[Set exercise]:
Below are entries. Reproduce exactly the lines between the line holding "if empty is" and the line holding "cad_parts[node].hide_render = cad_parts[node].hide_viewport", inclusive, and only those.

[Dataset rows]:
○ ○ ○ ○ ○
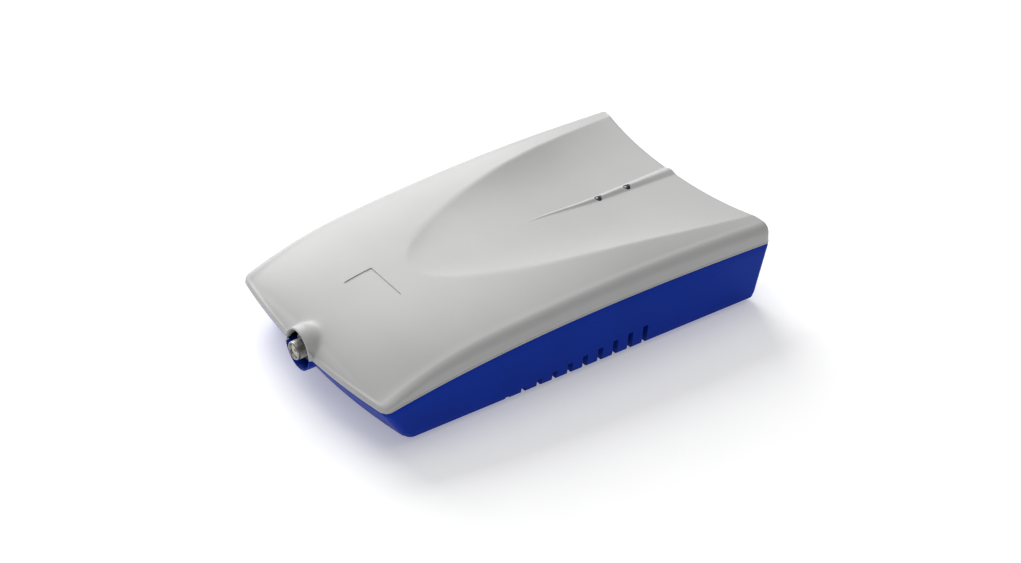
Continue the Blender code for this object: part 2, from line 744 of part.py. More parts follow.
grey = material("cover_grey", (0.50, 0.50, 0.49), 0.45)
blue = material("shell_blue", (0.006, 0.03, 0.22), 0.4)
board_green = material("board_green", (0.01, 0.12, 0.05), 0.45)
nickel = material("nickel", (0.62, 0.60, 0.56), 0.28, 1.0)
tin = material("tinplate", (0.70, 0.71, 0.72), 0.35, 1.0)
gold = material("gold_contact", (0.85, 0.62, 0.25), 0.25, 1.0)
alloy = material("black_alloy", (0.05, 0.05, 0.055), 0.5, 0.6)
black = material("black_plastic", (0.02, 0.02, 0.022), 0.5)
white = material("white_plastic", (0.75, 0.74, 0.70), 0.45)
clear = material("smoked_lens", (0.06, 0.06, 0.065), 0.12)
led_white = material("led_body", (0.80, 0.79, 0.70), 0.4)
silicone = material("thermal_pad_grey", (0.35, 0.38, 0.42), 0.8)
steel = material("screw_steel", (0.55, 0.55, 0.56), 0.35, 1.0)
rubber_black = material("foot_rubber", (0.03, 0.03, 0.03), 0.8)
label_paper = material("label_paper", (0.72, 0.72, 0.70), 0.5)

build_cover(grey)
build_shell(blue)
build_port(nickel, white, gold)
build_board(board_green)
build_tuner(tin, black)
build_processor(black, alloy, silicone)
build_power(alloy, black, tin)
build_ethernet(tin, gold)
build_power_jack(black, gold)
build_reset(black, tin)
build_lights(clear, led_white)
build_fasteners(steel)
build_feet(rubber_black)
build_rating_label(label_paper)
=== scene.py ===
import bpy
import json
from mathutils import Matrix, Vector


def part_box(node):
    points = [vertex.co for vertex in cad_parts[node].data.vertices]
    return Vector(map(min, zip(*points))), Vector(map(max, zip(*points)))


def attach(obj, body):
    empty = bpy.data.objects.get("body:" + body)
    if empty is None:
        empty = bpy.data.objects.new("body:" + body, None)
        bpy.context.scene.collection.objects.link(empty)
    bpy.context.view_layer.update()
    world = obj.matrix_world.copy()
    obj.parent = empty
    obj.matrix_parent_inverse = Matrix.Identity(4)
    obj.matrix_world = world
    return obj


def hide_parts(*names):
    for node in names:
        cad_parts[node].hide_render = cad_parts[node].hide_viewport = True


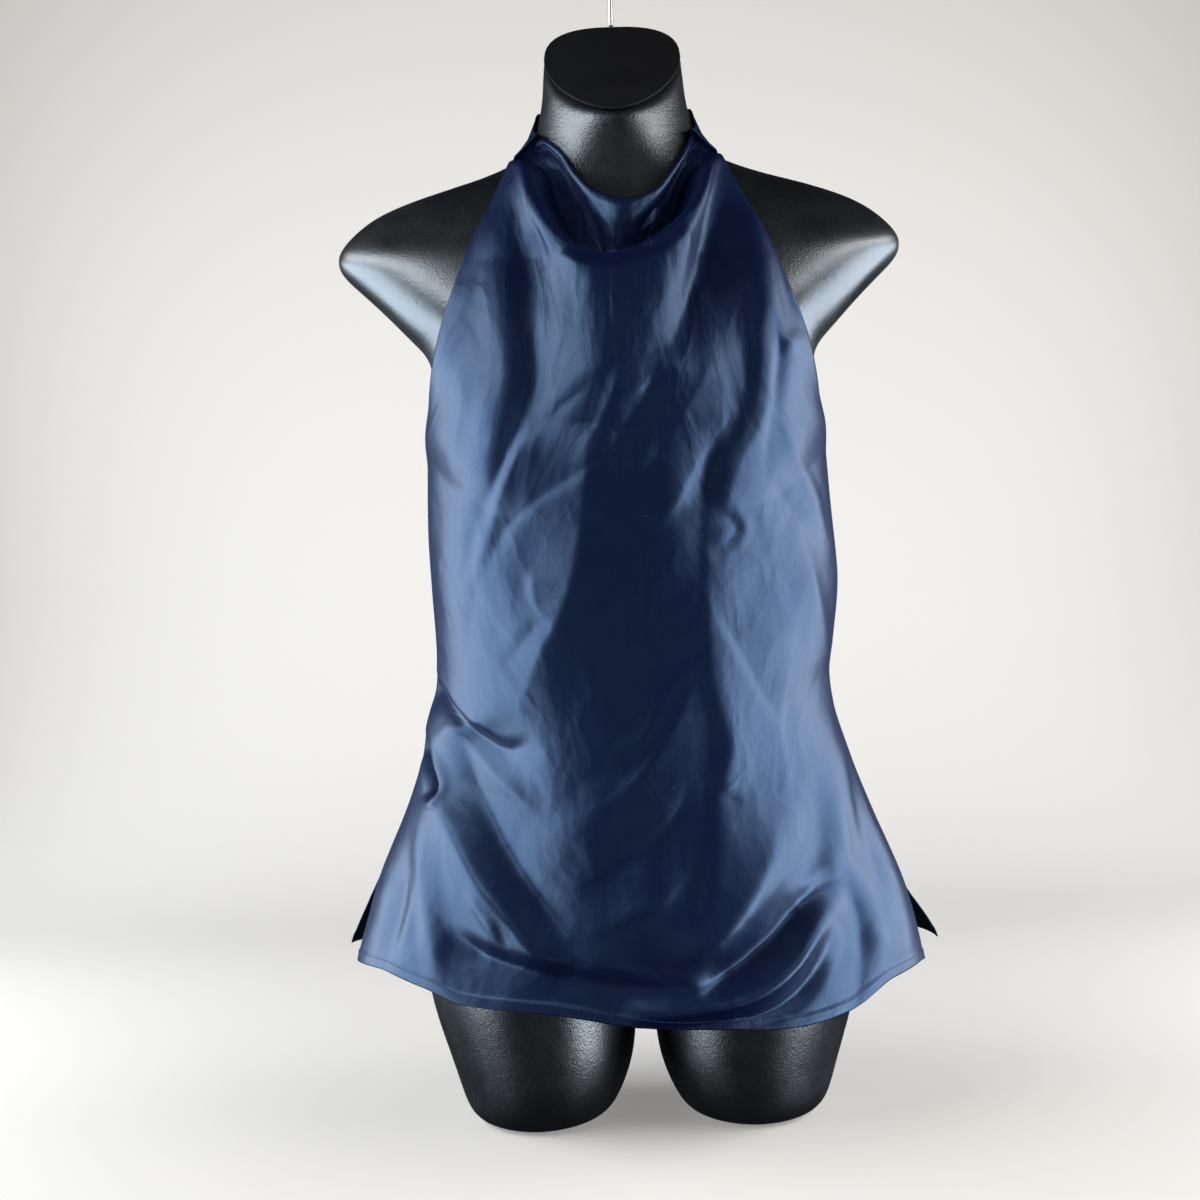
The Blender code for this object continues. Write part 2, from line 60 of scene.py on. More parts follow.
# The top's side line as worn: height, half width on the wearer's right, half width on their left
SIDE_WIDTH = (
    (0.090, 0.2215, 0.2185),
    (0.120, 0.2190, 0.2125),
    (0.160, 0.2055, 0.1990),
    (0.200, 0.1885, 0.1835),
    (0.240, 0.1710, 0.1685),
    (0.270, 0.1612, 0.1580),
    (0.300, 0.1562, 0.1495),
    (0.325, 0.1488, 0.1462),
    (0.350, 0.1470, 0.1503),
    (0.400, 0.1490, 0.1556),
    (0.440, 0.1503, 0.1530),
    (0.500, 0.1487, 0.1497),
)
# How far the cloth stands in front of and behind the axis: height, in front, behind
REACH = (
    (0.085, 0.150, 0.146),
    (0.150, 0.147, 0.136),
    (0.200, 0.143, 0.126),
    (0.250, 0.139, 0.113),
    (0.300, 0.136, 0.102),
    (0.350, 0.134, 0.095),
    (0.420, 0.133, 0.092),
    (0.490, 0.134, 0.094),
    (0.540, 0.130, 0.096),
    (0.580, 0.122, 0.096),
    (0.630, 0.108, 0.096),
)
# The armhole's edge, from the underarm up to the neck: height, half width, reach in front, and how far
# round each row bends, in degrees either way
ARMHOLE = (
    (0.4930, 0.1490, 0.0006, 90.0),
    (0.5160, 0.1440, 0.0380, 84.0),
    (0.5450, 0.1385, 0.0650, 74.0),
    (0.5680, 0.1325, 0.0790, 66.0),
    (0.5950, 0.1235, 0.0850, 62.0),
    (0.6240, 0.1135, 0.0800, 62.0),
    (0.6520, 0.1030, 0.0690, 64.0),
    (0.6800, 0.0900, 0.0540, 66.0),
    (0.7125, 0.0770, 0.0380, 70.0),
)
UNDERARM = 0.493
UNDERARM_BLEND = 0.04  # the height over which the side turns into the armhole
NECK_POINT = ARMHOLE[-1][0]
# The neckline, where the collar is sewn on, from the wearer's right to their left: place across, height
NECKLINE = (
    (-1.00, 0.7125),
    (-0.80, 0.7040),
    (-0.58, 0.6710),
    (-0.32, 0.6375),
    (-0.08, 0.6272),
    (0.14, 0.6325),
    (0.50, 0.6605),
    (0.80, 0.7000),
    (1.00, 0.7125),
)
# The hems, from the wearer's right side seam to the left one: place across, height
FRONT_HEM = (
    (-1.00, 0.1228),
    (-0.70, 0.1275),
    (-0.51, 0.1200),
    (-0.40, 0.1110),
    (-0.20, 0.1068),
    (0.00, 0.0975),
    (0.17, 0.0930),
    (0.32, 0.0902),
    (0.47, 0.0955),
    (0.63, 0.1108),
    (0.80, 0.1142),
    (1.00, 0.1070),
)
BACK_HEM = (
    (-1.00, 0.1290),
    (-0.60, 0.1210),
    (-0.15, 0.1080),
    (0.30, 0.1060),
    (0.70, 0.1190),
    (1.00, 0.1180),
)
BACK_DIP = 0.468
BACK_DIP_POWER = 2.2
BACK_HEIGHT = 0.36
# The vents: their tops on the wearer's right and left, how far their edges part, how far the back
# flares on each side, and how far the front draws in
VENT_TOP = (0.195, 0.170)
VENT_SPREAD = 0.011
VENT_FLARE = (0.005, 0.012)
VENT_INSET = 0.0060

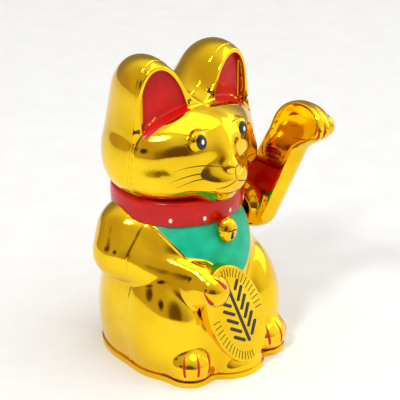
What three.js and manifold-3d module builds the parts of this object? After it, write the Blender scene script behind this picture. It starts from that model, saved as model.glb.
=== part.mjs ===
// Beckoning cat figurine: a hollow, gold-plated plastic cat in two moulded shells, with one raised arm that
// swings on a steel axle. A pendulum with a magnet hangs from the axle over a drive coil, fed by one AA cell.
// Millimetres, +Z up. The cat looks along -Y, its raised left arm is at +X, and the origin is on the table
// plane under the middle of the neck.
import * as THREE from "three";
import { ParametricGeometry } from "three/addons/geometries/ParametricGeometry.js";
import { mergeVertices } from "three/addons/utils/BufferGeometryUtils.js";
import Module from "manifold-3d";

const wasm = await Module();
wasm.setup();

// ---------------------------------------------------------------- driving dimensions
const GAP = 0.3; // clearance between faces that meet
const WALL = 1.8; // wall of the moulded shells and of the arm
const SEAM_Y = -8.5; // fore-and-aft place of the parting line between the shells

const BODY_HALF_WIDTH = 36;
const COLLAR_Z = 66; // lower edge of the collar
const COLLAR_HEIGHT = 12;
const COLLAR_RADIUS = 29.2;
const HEAD_HALF_WIDTH = 34.8;
const EAR_HEIGHT = 27.5; // from the ear's own middle to its tip

const BASE_THICK = 2.4;
const BASE_FLANGE = 0.7; // how far the base plate stands out past the shells

const SEAT_RADIUS = 12;
const BOSS_RADIUS = 4.5; // the arm's boss, which passes through the shells
const AXLE_RADIUS = 1.25;

const CELL_DIAMETER = 14.5; // one AA cell
const CELL_LENGTH = 50.5;
const CELL_Y = -12;
const BAY_CLEARANCE = 0.5; // round the cell
const BAY_WALL = 1.4;
const SPRING_LENGTH = 5.5; // the negative contact's coil, compressed on the cell
const CONTACT_THICK = 0.4;

const MAGNET_RADIUS = 4.6;
const MAGNET_HEIGHT = 3;
const COIL_RADIUS = 6;
const COIL_HEIGHT = 5;
const COIL_GAP = 1.5; // from the coil up to the magnet
const BOARD_THICK = 1.2;
const CHEEK = 1.6; // the two plates that carry the axle
const CHEEK_SPACE = 14; // between them
const CHEEK_CLEAR = 1.5; // from the outer plate to the seat's wall

const SCREW_RADIUS = 1.3;
const SCREW_HEAD_RADIUS = 2.6;
const SCREW_HEAD = 1.3;

const PLASTIC_DENSITY = 1.1e-3; // g/mm3
const STEEL_DENSITY = 7.85e-3;

// ---------------------------------------------------------------- derived places
const HEAD_Z = COLLAR_Z + 33; // middle of the skull
const PIVOT_Z = COLLAR_Z - 8; // the axle that the raised arm swings on
const SWING_FACE_X = BODY_HALF_WIDTH - 8.5; // flat seat in the left shoulder that the arm runs against
const SHELL_BOTTOM = BASE_THICK + GAP;
const CELL_RADIUS = CELL_DIAMETER / 2;
const CELL_Z = BASE_THICK + GAP + BAY_CLEARANCE + CELL_RADIUS;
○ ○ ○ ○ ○
[Result for this task]:
    if empty is None:
        empty = bpy.data.objects.new("body:" + body, None)
        bpy.context.scene.collection.objects.link(empty)
    bpy.context.view_layer.update()
    world = obj.matrix_world.copy()
    obj.parent = empty
    obj.matrix_parent_inverse = Matrix.Identity(4)
    obj.matrix_world = world
    return obj


def hide_parts(*names):
    for node in names:
        cad_parts[node].hide_render = cad_parts[node].hide_viewport = True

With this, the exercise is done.